Gear Sling Pack for Get Home Bag

   12.01.16

Gear Sling Pack for Get Home Bag

How well is a gear sling pack suited for a get home bag?

In July of 2016 I went on of my hot weather hiking trips. These are usually around 10 miles or so. Due to the summer heat, this one it was cut short to around 7 or 8 miles.

The pack I took on the trip was a Red Rock Outdoor Gear Rambler Gear Sling Pack. Around the 5-6 mile mark, it felt like the pack was grinding into my shoulder. Combined with sweat, the shoulder strap rubbed my shoulder raw.

To add some padding, I took a bandana, washed the sweat out of it, folded it up, and placed it between the strap and my shoulder. The bandana helped a great deal for a couple of miles. Then came the aching. There came a point where I had to take the pack off and carry it with my right hand.

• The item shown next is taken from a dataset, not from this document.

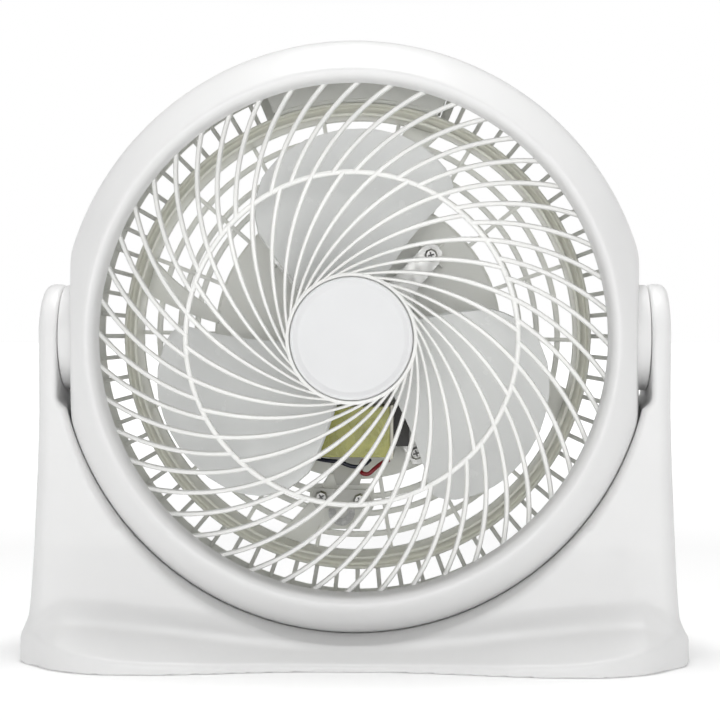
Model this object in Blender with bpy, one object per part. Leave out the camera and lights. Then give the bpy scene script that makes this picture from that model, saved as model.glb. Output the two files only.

After around eight hours on the trail, I made it home. This experience forced me to rethink using a gear sling pack as a get home bag.

Get Home Bag

What is a “Get Home Bag?” The pack contains enough gear for someone to walk home in a grid down situation. This is usually a water bottle and/or canteen, water filter, snacks, rain poncho, maps, compass, battery pack to recharge a cell phone, hat, paper and pen, and contact information for friends and family members, etc.

If the grid is down, how would cell towers work? Most cell phone towers have a propane powered backup generator. When the power grid goes down, the generator turns on. So there is a chance that cell phone service would work for a short period of time.

Since the get home bag is usually left in the trunk of a car, using Meals Ready to Eat is not a wise choice. Extreme heat greatly affects MRE lifespan.

Instead of MREs, freeze dried foods and lifeboat rations are sometimes used. Lifeboat rations are designed to be stored and used on lifeboats and are U.S. Coast Guard approved. They are made from flour, corn, and corn starch, and I do not know of any that have animal products in them.

Gear Sling Pack Design

Side Slinger packs have a single shoulder strap. Some are designed to be slung over the left shoulder, some over the right shoulder, and some can be switched between shoulders.

The vast majority of gear sling packs do not have a waist belt, which means all of the pack weight is on the shoulder. After several miles the weight, numbness and rubbing raw becomes unbearable.

Get a gear sling pack that can switched from right to left. If you’re looking to carry larger loads, get one with a waist belt. Having a waist belt transfers the gear sling pack weight to the hips rather than being on the shoulders and spine.

Gear Sling for Getting Home

When putting together a get home pack, consider how far is it from your place of employment to your home. How far do you drive to do your shopping?

If the vast majority of your travels are within 20 miles of home, then have enough gear to walk 20 miles. This would be probably a two days trip. Have the gear to build an overnight shelter, make a fire, and filter water.

If you have freeze dried food in the gear sling get home bag, then include a pot to boil water. To make freeze dried food edible, you have to add boiling water to the pouch.

Let’s use an example of 1,200 cubic inches. This should provide enough room for a lightweight overnight pack, as long as the temperature is not too cold. I used to camp with a 1,200 cubic inch Jansport backpack. Instead of a tent, I would carry a hammock and rain poncho. Instead of a water filter, I would carry purification tablets and canteen.

Gear sling packs can make a good get home bag, but choose your pack and gear wisely. Once you have your pack put together, test it out. Take it on a 5, 8 or 10 mile hike and see how it does.